The Time-constraint Factor further complicates the fighting of a “true” war and the same dictum applies to the running of a “true” race. Of course, in “reality” time-constraints are normally relatively easy to determine when compared to other ‘intangibles”, but alas history is full of examples of wildly inaccurate estimations related to how long a particular campaign shall take to complete. Just look at our own devastating Civil War as a case-in-point. Most of the generals on both sides figured that, “Mr. Lincoln's War” would last no longer than a few months tops. I, too, felt that the time given to the riders to complete the Trans-Iowa was so generous that it was not worthy of serious notice. In other words, I knew from past experience that a guy could even stop and nap along the way and still have plenty of time to make the checkpoints in sufficient time. Never, ever did I think that in a Trans-Iowa, time would be of the essence. Never did I consider that time (or the lack thereof) would sound the death knell for my compatriots and me...That time would be the deciding “factor.”

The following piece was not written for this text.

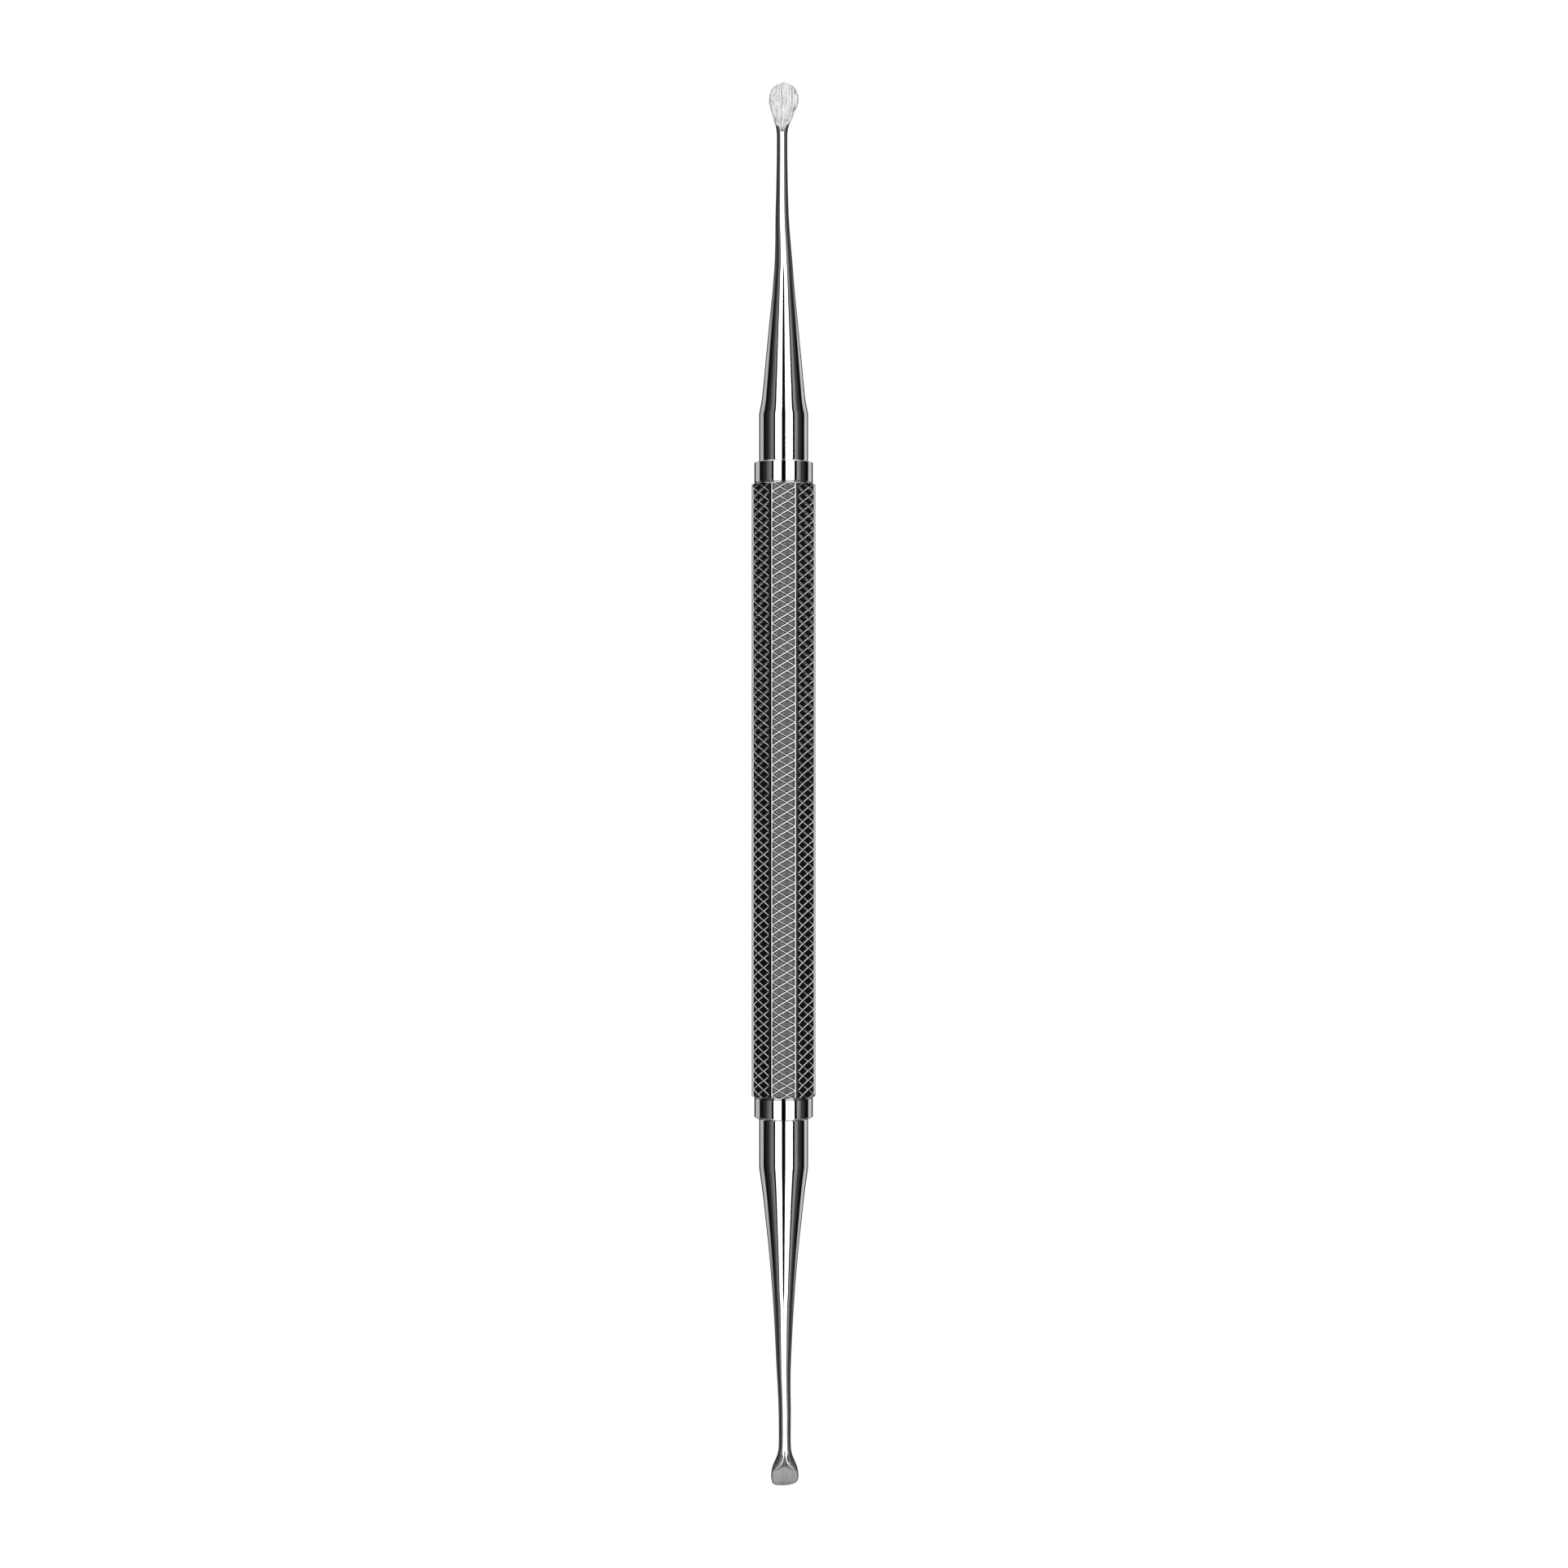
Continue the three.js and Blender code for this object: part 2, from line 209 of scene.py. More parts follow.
def follow(table, at):
    """A smooth curve through a table's (place, size) pairs."""
    if at <= table[0][0]:
        return table[0][1]
    if at >= table[-1][0]:
        return table[-1][1]
    steps = [(b[0] - a[0], (b[1] - a[1]) / (b[0] - a[0])) for a, b in zip(table, table[1:])]
    slopes = [steps[0][1]]
    for (run, slope), (run_after, slope_after) in zip(steps, steps[1:]):
        slopes.append((slope * run_after + slope_after * run) / (run + run_after))
    slopes.append(0.0)
    i = max(k for k, (place, _) in enumerate(table[:-1]) if place <= at)
    run, _ = steps[i]
    t = (at - table[i][0]) / run
    return (
        table[i][1] * (2 * t ** 3 - 3 * t * t + 1)
        + slopes[i] * run * (t ** 3 - 2 * t * t + t)
        + table[i + 1][1] * (3 * t * t - 2 * t ** 3)
        + slopes[i + 1] * run * (t ** 3 - t * t)
    )


def noise_at(x, y, z):
    return noise.noise(Vector((x, y, z)))


def quarter_sine(share):
    """A share from 0 to 1 that slows down towards 1."""
    return math.sin(share * math.pi / 2)


# ---------------------------------------------------------------- mesh building

class Shape:
    """Points and faces of one piece, with a tint from 0 to 1 at each point for its material to read."""

    def __init__(self):
        self.points = []
        self.tints = []
        self.faces = []
        self.known = {}

    def point(self, x, y, z, tint=0.0):
        self.points.append((x * MM, y * MM, (z + AXIS_HEIGHT) * MM))
        self.tints.append(tint)
        return len(self.points) - 1

    def shared(self, x, y, z, tint=0.0):
        """The same point for every face that meets there."""
        key = (round(x, 4), round(y, 4), round(z, 4))
        if key not in self.known:
            self.known[key] = self.point(x, y, z, tint)
        return self.known[key]

    def face(self, *corners):
        distinct = [c for c, before in zip(corners, corners[-1:] + corners[:-1]) if c != before]
        if len(distinct) > 2:
            self.faces.append(distinct)

    def strip(self, ring, after, closed=True):
        """Quads between two rows of points of the same length."""
        last = len(ring) if closed else len(ring) - 1
        for i in range(last):
            j = (i + 1) % len(ring)
            self.face(ring[i], ring[j], after[j], after[i])

    def loft(self, rings, ends=True):
        for ring, after in zip(rings, rings[1:]):
            self.strip(ring, after)
        if ends:
            self.faces.append(list(rings[0]))
            self.faces.append(list(rings[-1]))

    def piece(self, name, material, slot, *nodes, crease=40):
        mesh = bpy.data.meshes.new(name)
        mesh.from_pydata(self.points, [], self.faces)
        tint = mesh.attributes.new("tint", "FLOAT", "POINT")
        tint.data.foreach_set("value", self.tints)
        work = bmesh.new()
        work.from_mesh(mesh)
        bmesh.ops.recalc_face_normals(work, faces=work.faces)
        work.to_mesh(mesh)
        work.free()
        mesh.shade_smooth()
        mesh.set_sharp_from_angle(angle=math.radians(crease))
        mesh.materials.append(material)
        made = bpy.data.objects.new(name, mesh)
        bpy.context.scene.collection.objects.link(made)
        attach(made, "root")
        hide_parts(*nodes)
        return made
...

So it was not the weather, it was not geography, it was not greed, or rancor, or incompetence, nor was it doubt that defeated us so soundly on the battlefields of Iowa... Surprisingly, it was the lack of TIME...I am tired now, and the bell is about to ring...Sorry, I am out of time! Help me....


  1. This comment has been removed by a blog administrator.

  2. Bravo! Although it sounds as if the clock was the cown of thorns, rather than self doubt.

    "Let's wander slowly through the fields
    Slowly slowly through the fields
    I touch the leaves that touch the sky " - Leo Tolstoy

  3. O.k., I just got done consulting with a professor from U.M.D. and now I get everything you wrote. Well done!